Carter Benge is sitting inside the campus Chick-Fil-A, where several students acknowledge him with a wave or a quick “Hey man” on their way out the door. He greets each one by name as if they are old friends he hasn’t seen in years.
The Master of Divinity student gets back to his story about running cross country for Mars Hill University, and how his first Instagram photo was inspired by the 2013 bombing of the Boston Marathon. The photo is one of his college teammates after a training run holding a sign that says “#RunForBoston.”
It was after that tragic incident that Benge set his sights on Boston. He called up his high school coach, the late Al Munoz, and made a plan to train for his first marathon, knowing that he would have to qualify to be able to run the world’s oldest marathon.
Benge credits Munoz with encouraging him to put in the work to run in college. Munoz signed on to run alongside Benge during the All American Marathon and Half-Marathon in Fayetteville in April 2014. Sadly, the coach died unexpectedly four days before the race.
Benge completed his first marathon in memory of his late coach with a time of 2 hours, 58 minutes and 35 seconds. He graduated Mars Hill the next month.
Running through campus
He still had his eyes on Boston when he selected Buies Creek to continue his education in Church Music at the Campbell Divinity School. Signing on as the resident chaplain for Campbell’s Kitchin Hall, he enlisted the support of the students living in that dorm.

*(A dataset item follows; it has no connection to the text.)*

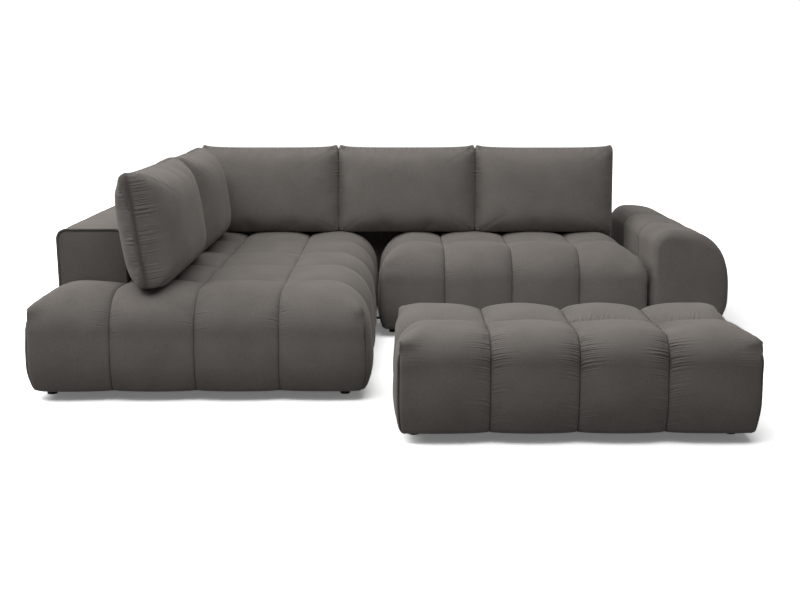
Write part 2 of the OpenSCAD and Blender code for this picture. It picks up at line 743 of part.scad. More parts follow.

“They all knew about the marathon, specifically how much training I was doing,” he said, mentioning that he would write the distance of his training run every day on the whiteboard on his door in the dormitory.
After some joking around about it, he along with the residents of Kitchin, the Kitchin Ninjas as they were called, created the Kitchin Marathon.
The Kitchin Marathon consisted of 131 laps around the Academic Circle on Campbell’s main campus with Benge running all of the laps and his residents running relay-style for one mile each.
The Kitchin Marathon was his longest training run for Boston, and Benge saw it as an opportunity to raise money for a local charity NC Kids Run by asking people to donate per mile he completed. In total, the Kitchin Marathon raised over $1,000.
Boston finisher
Benge crossed the famous finishing line at 3 hours, 57 seconds, the fastest time of any Cape Fear region competitor according to the Fayetteville Observer. Reflecting on the race a year later, he says there are three things that stick out the most about that experience.
The first being the moment he heard his friend’s name announced as he neared the finish line. His friend had started nearly 2,000 runners ahead of him, and Benge nearly caught him.
The second is running through the “Girls of Wellesley” scream tunnel, arguably the loudest section of the course. Students from Wellesley College line roughly a quarter of a mile of the course that runs through the campus. Benge happened to know one of the girls in the crowd, so his run through the scream tunnel was deafening and customized as the girls yelled his name and bib number.
The third is hearing one of his professors from Campbell cheering him own from the crowd on the infamous “Heartbreak Hill” near the end of the race.
Now, he spends his days studying for divinity school, hosting pancake nights for the residents of Kitchin Hall and planning out his next race.
He also finds ways to give back to the running community and help others achieve their goals. Most recently, he coached his friend Gavin Spell as he trained for the Tobacco Road Marathon earlier this spring. With Benge’s help, Spell is heading to Boston in 2018 to run the 122nd Boston Marathon.